On New Year's Day, construction worker Victor Spiresau was greeted by politicians, reporters and photographers at Luton Airport - the first Romanian immigrant to arrive in Britain after the controversial lifting of employment controls on Romania and Bulgaria.
Victor became the reluctant symbol of what many predicted would be a vast wave of East Europeans flocking to the UK.
MPs and newspapers warned of a "flood" of hundreds of thousands of poor Romanians and Bulgarians who would strain our welfare system and public services. It was an argument that played directly into anxieties about immigration and the influence of the EU.
But today's figures, the first official estimate of workers from Romania and Bulgaria since the transitional employment restrictions were removed on the so-called A2 countries in January, suggest there has been no flood. If anything, the reverse.
There were an estimated 144,000 Romanian and Bulgarian workers in the UK at the end of 2013. Now the respected Labour Force Survey puts the figure at 140,000 at the end of March - 4,000 fewer people from A2 countries estimated to be working here since controls were lifted.

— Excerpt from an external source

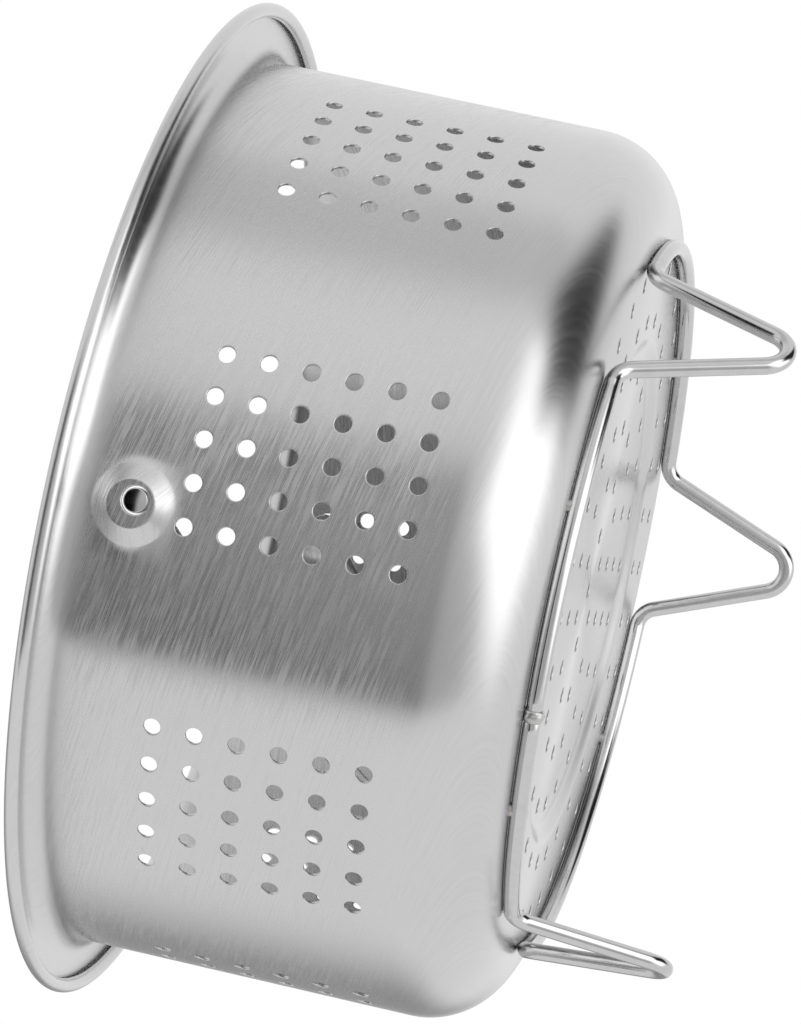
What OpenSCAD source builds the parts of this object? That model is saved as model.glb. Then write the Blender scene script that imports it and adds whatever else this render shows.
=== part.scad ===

The figure is still 29,000 higher than the number estimated for the same period last year, but that rise occurred while employment restrictions were still in place. The argument that lifting them would lead to huge extra numbers coming here from Romania and Bulgaria is not reflected in official figures.
However, the numbers do demonstrate a long-term rise in workers from the A2 countries coming to the UK. Back in 2001, the Labour Force Survey estimated there were only around 6,000 citizens from those countries employed in Britain.
Numbers grew steadily as the former communist states developed closer relationships with the West, and after they were invited to join the European Union in 2007, 100,000 more Romanian and Bulgarian workers came in just six years, despite "transitional" employment controls.
But today's figures are a reflection of a wider phenomenon. There has been a significant increase in the number of workers from many other EU countries coming to Britain in recent months, notably the A8 countries including Poland, the Czech Republic and Latvia.
The first three months of this year saw a jump of 74,000 in the number of workers from those eight accession countries compared with the last quarter of 2013. Year-on-year, the increase is 115,000 - one of the highest increases seen since Poles first started coming to the UK in large numbers in 2004.
Overall, the number of workers from elsewhere in the EU has risen 168,000 in the past year - mobile labour attracted by the impressive employment situation in the UK.
Here, of course, is the real issue. People will tend to move to places that offer better prospects, and within the European Union that freedom is enshrined in the EU Treaty.
"Freedom of movement in Europe is one of the central achievements of the European integration process and one of the most important and visible benefits of the European Union for its citizens," the Home Secretary Theresa May stated in a letter last year. "We are fully committed to the common European right to the freedom of movement. We will always welcome Union citizens who move to another EU country to work."
However, the UK is not alone in questioning the impact this freedom can have on welfare and public services, particularly for a country that outperforms other parts of the EU economically. The government is tightening up access to some benefits for EU citizens where permissible, and looking to renegotiate the rules still further.
The letter signed by Mrs May was sent to the President of the European Council for Justice and Home Affairs jointly with representatives from Austria, Germany and the Netherlands.
Among richer and more economically stable countries within the EU, there is a shared concern that positive headlines about financial success are matched by troublesome headlines about immigration.
Today's Labour Force Survey figures show that the UK's employment rate has risen to probably its highest ever level among domestic workers - 72.8%, marginally higher than the figure for non-UK citizens (69.5%).
While the number of foreign-born citizens working here has risen 178,000 in the past year, the number of UK citizens in employment is up 563,000. A remarkable 400,000 fewer people are claiming unemployment benefits in the UK compared with a year ago - a massive 26.4% drop.
It is impressive numbers like these that explain why workers in many other EU countries think Britain might be a good place to look for a job.